Corporate and buyback guarantees
Ahold Delhaize has provided corporate guarantees to certain suppliers of its franchisees or nonconsolidated entities. Ahold Delhaize would be required to perform under the guarantee if the franchisee or non-consolidated entity failed to meet its financial obligations, as described in the guarantee. Buyback guarantees relate to Ahold Delhaize’s commitment to repurchase stores or inventory from certain franchisees at predetermined prices. The buyback guarantees reflect the maximum committed repurchase value under the guarantees. The last of the corporate and buyback guarantees expire in 2022.
Indemnifications as part of divestments of Ahold Delhaize’s operations
In the relevant sales agreements, Ahold Delhaize has provided customary indemnifications, including for potential breach of representations and warranties, that often include, but are not limited to, completeness of books and records, title to assets, schedule of material contracts and arrangements, litigation, permits, labor matters, and employee benefits and taxes. These representations and warranties will generally terminate, depending on their specific features, a number of years after the date of the relevant transaction completion date.
The most significant divestments of operations are, to the extent not already covered in the guarantee section above, described below. In addition, specific, limited indemnifications exist for a number of Ahold Delhaize’s smaller divestments. The aggregate impact of claims, if any, under such indemnification provisions is not expected to be material.

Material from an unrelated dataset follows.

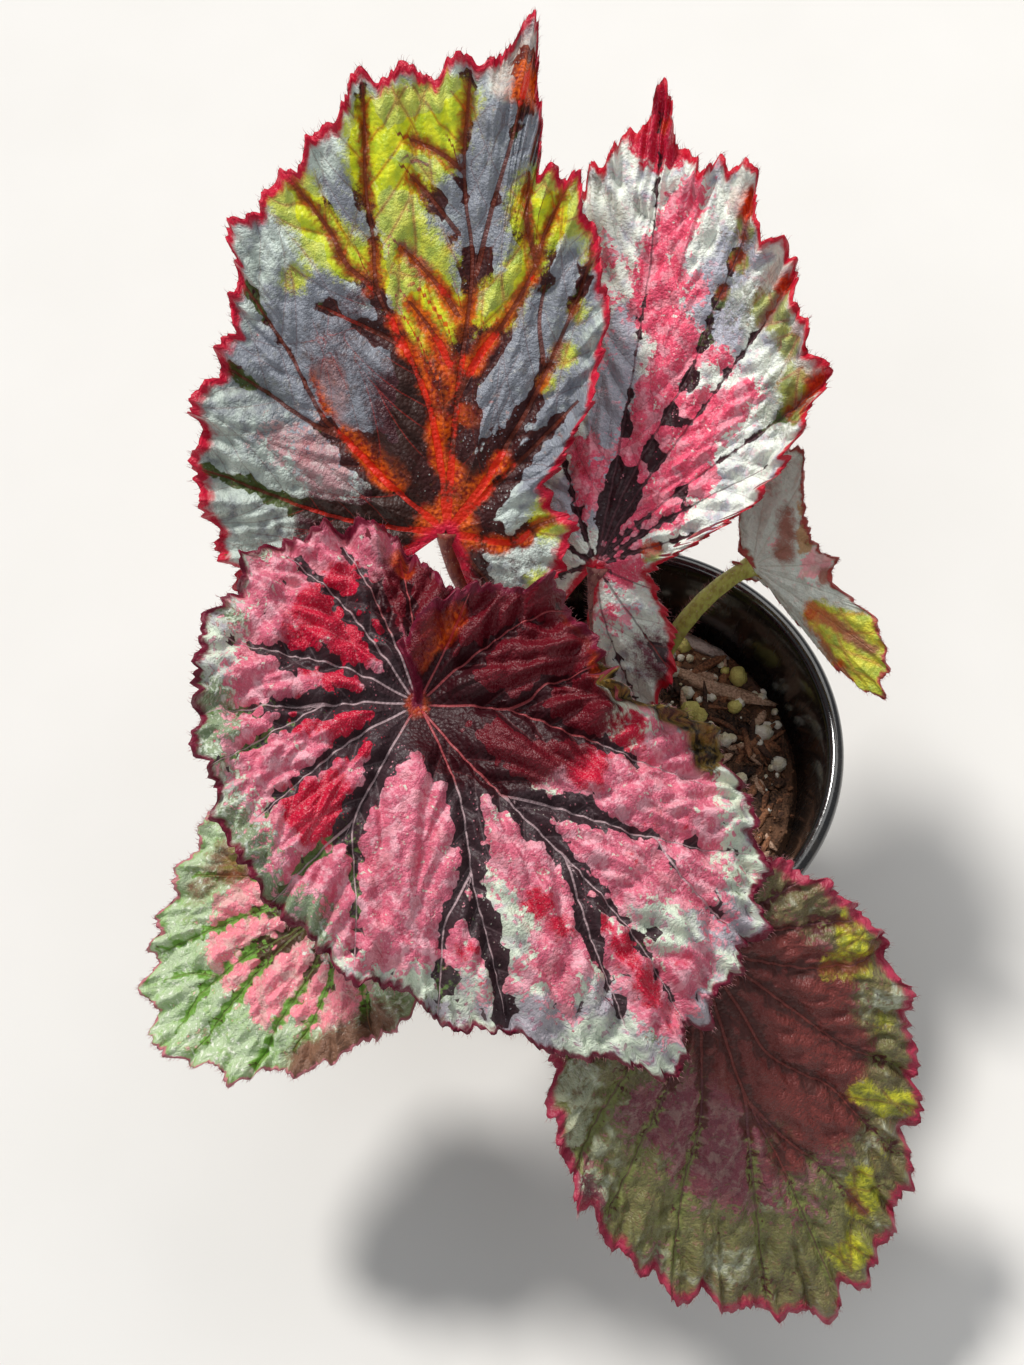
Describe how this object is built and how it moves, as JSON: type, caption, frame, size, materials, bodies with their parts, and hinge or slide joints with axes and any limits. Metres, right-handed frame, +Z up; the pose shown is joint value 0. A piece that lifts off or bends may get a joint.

As part of the divestment of Disco S.A. (“Disco”) in 2004, Ahold Delhaize is required to indemnify Disco and its buyers for the outcome of the Uruguayan litigation described in the Legal proceedings section of this Note. Ahold Delhaize’s indemnification obligation relating to this litigation is not capped at a certain amount nor restricted to a certain time period.
Tom & Co divestment
In 2016, Ahold Delhaize divested the pet specialist shop chain Tom & Co. As part of the transaction, Ahold Delhaize granted indemnities to the purchaser of all divested stores, which Ahold Delhaize believes are customary for transactions of this nature.
Because Ahold Delhaize operates in a number of countries, its income is subject to taxation in differing jurisdictions and at differing tax rates. Significant judgment is required in determining the consolidated income tax position. We seek to organize our affairs in a sustainable manner, taking into account the applicable regulations of the jurisdictions in which we operate. As a result of Ahold Delhaize’s multi-jurisdictional operations, it is exposed to a number of different tax risks including, but not limited to, changes in tax laws or interpretations of such tax laws. The authorities in the jurisdictions where Ahold Delhaize operates may review the Company’s tax returns and may disagree with the positions taken in those returns. While the ultimate outcome of such reviews is not certain, Ahold Delhaize has considered the merits of its filing positions in its overall evaluation of potential tax liabilities and believes it has adequate liabilities recorded in its consolidated financial statements for exposures on these matters. Based on its evaluation of the potential tax liabilities and the merits of Ahold Delhaize’s filing positions, it is unlikely that potential tax exposures over and above the amounts currently recorded as liabilities in its consolidated financial statements will be material to its financial condition or future results of operations.